A few years ago it was reported that the Department of Veteran Affairs could not afford to treat over 146,000 veterans infected with hepatitis C. This came to light at a time when a cure for hepatitis C was made available to the public by Gilead Sciences. Last Friday, however, at the 24th Annual Wharton Health Care Business Conference, Dr. David J. Shulkin announced that the VA was on track to eliminate hepatitis C infections among veterans.
Originally, it was projected that the cost of the new ground breaking treatment, which is capable of curing hepatitis C within twelve weeks, would be too far out of reach for the annual budget of the VA. After working with the manufacturers, the VA was able to receive a reduced rate for veterans and will be administering treatment to thousands over the next twelve months.
This news comes as a relief to many soldiers, particularly those who fought in Vietnam. During this conflict, many soldiers became infected with hepatitis C due to poor quality medical care administered while in the battlefield. Blood transfusions and vaccinations administered during this time was found to be a leading cause in the spread of hepatitis C among the soldiers. Many of these soldiers would return home and suffer the long term effects of the viral infection. Many would even die.

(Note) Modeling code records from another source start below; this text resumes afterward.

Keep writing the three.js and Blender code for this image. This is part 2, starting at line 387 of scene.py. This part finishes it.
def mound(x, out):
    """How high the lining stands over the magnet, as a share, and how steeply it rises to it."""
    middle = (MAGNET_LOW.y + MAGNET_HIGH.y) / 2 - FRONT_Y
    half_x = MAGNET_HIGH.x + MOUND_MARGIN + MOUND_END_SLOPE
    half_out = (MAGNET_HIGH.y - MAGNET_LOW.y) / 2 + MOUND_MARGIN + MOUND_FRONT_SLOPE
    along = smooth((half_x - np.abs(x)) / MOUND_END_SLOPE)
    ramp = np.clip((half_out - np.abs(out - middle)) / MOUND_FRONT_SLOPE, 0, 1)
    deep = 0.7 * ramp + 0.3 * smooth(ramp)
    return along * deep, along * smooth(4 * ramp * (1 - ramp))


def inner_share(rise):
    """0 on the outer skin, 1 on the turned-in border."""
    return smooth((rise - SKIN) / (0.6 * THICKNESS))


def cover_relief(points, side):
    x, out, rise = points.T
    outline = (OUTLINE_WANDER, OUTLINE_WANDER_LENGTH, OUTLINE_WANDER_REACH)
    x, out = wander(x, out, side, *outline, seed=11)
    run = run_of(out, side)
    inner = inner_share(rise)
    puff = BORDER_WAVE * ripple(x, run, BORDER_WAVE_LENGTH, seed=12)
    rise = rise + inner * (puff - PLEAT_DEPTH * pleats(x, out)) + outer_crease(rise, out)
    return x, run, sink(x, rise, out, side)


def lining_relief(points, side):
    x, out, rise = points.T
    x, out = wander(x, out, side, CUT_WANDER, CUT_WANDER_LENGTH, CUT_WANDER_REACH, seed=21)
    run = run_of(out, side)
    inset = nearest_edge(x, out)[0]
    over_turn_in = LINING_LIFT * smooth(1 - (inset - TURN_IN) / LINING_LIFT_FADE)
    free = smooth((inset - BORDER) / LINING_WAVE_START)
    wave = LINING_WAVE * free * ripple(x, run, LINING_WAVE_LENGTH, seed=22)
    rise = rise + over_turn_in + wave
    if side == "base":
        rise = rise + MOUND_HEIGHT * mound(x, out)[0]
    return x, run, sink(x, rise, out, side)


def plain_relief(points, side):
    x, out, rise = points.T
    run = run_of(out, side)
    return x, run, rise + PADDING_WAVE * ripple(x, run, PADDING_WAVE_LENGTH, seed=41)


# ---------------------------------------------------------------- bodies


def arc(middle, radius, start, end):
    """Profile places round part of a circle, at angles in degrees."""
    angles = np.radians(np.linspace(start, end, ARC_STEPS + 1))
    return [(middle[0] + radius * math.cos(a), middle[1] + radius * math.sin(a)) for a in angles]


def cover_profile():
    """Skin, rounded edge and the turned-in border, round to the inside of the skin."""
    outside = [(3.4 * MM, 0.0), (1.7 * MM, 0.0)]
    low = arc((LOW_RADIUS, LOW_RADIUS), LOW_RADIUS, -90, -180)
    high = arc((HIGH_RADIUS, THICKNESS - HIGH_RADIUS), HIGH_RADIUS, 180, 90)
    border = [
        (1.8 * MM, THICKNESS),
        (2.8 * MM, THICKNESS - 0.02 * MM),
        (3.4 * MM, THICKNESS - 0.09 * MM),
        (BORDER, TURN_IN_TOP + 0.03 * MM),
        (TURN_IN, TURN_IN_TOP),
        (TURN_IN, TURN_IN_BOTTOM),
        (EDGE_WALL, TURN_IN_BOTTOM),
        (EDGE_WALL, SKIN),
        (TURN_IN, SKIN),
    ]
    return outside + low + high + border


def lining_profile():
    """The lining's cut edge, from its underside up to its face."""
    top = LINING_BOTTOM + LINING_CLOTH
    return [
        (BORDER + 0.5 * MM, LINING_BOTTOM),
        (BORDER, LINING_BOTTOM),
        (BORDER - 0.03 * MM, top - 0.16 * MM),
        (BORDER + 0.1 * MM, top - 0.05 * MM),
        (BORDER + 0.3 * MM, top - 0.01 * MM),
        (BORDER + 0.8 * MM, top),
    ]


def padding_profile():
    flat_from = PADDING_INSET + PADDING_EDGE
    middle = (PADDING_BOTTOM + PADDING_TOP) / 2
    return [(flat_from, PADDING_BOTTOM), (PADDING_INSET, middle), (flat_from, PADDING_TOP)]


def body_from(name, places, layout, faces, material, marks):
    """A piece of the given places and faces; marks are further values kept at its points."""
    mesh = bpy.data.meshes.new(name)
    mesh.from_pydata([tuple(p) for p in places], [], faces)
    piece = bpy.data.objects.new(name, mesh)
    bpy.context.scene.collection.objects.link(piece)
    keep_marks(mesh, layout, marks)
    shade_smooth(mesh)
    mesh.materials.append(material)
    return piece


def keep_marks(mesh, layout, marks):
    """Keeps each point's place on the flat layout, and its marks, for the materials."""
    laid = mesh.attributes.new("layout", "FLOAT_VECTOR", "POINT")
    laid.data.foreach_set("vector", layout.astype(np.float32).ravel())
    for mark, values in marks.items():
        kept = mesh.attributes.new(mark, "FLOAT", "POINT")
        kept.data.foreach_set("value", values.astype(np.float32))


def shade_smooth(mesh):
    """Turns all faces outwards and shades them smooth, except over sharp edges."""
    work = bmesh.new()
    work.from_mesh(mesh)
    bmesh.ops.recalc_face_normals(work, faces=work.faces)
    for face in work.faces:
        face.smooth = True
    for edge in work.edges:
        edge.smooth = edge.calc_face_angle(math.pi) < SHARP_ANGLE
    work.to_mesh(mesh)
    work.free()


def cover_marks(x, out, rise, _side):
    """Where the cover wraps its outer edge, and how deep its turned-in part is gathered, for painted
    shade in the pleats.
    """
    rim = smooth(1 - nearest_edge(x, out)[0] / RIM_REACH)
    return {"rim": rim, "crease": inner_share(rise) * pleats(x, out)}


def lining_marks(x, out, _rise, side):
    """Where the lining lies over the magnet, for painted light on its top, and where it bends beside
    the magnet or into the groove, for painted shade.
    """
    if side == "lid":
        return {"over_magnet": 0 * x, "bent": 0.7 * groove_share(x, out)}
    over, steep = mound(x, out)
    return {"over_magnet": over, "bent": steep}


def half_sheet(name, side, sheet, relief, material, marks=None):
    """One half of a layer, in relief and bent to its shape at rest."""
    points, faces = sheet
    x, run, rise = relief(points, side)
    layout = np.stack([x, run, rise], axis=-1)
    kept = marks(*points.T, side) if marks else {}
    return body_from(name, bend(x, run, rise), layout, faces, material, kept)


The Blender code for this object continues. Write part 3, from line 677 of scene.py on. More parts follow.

Hepatitis C is a blood-borne virus. This virus can also be transmitted through sharing needles or other equipment used to inject drugs. For some people hepatitis C is a short term illness, however in many people it becomes a chronic infection with serious health consequences and may even result in death. The Centers for Disease Control and Prevention believe that the majority of people infected are unaware of their infection because they may not be showing any signs of illness. This can result in many health problems later in life.
Since a person may be infected with hepatitis C for a long time without any signs or symptoms, hepatitis C testing can be the best way to learn about your current health status. Discovering the infection is the first step towards beginning treatment and working towards a cure.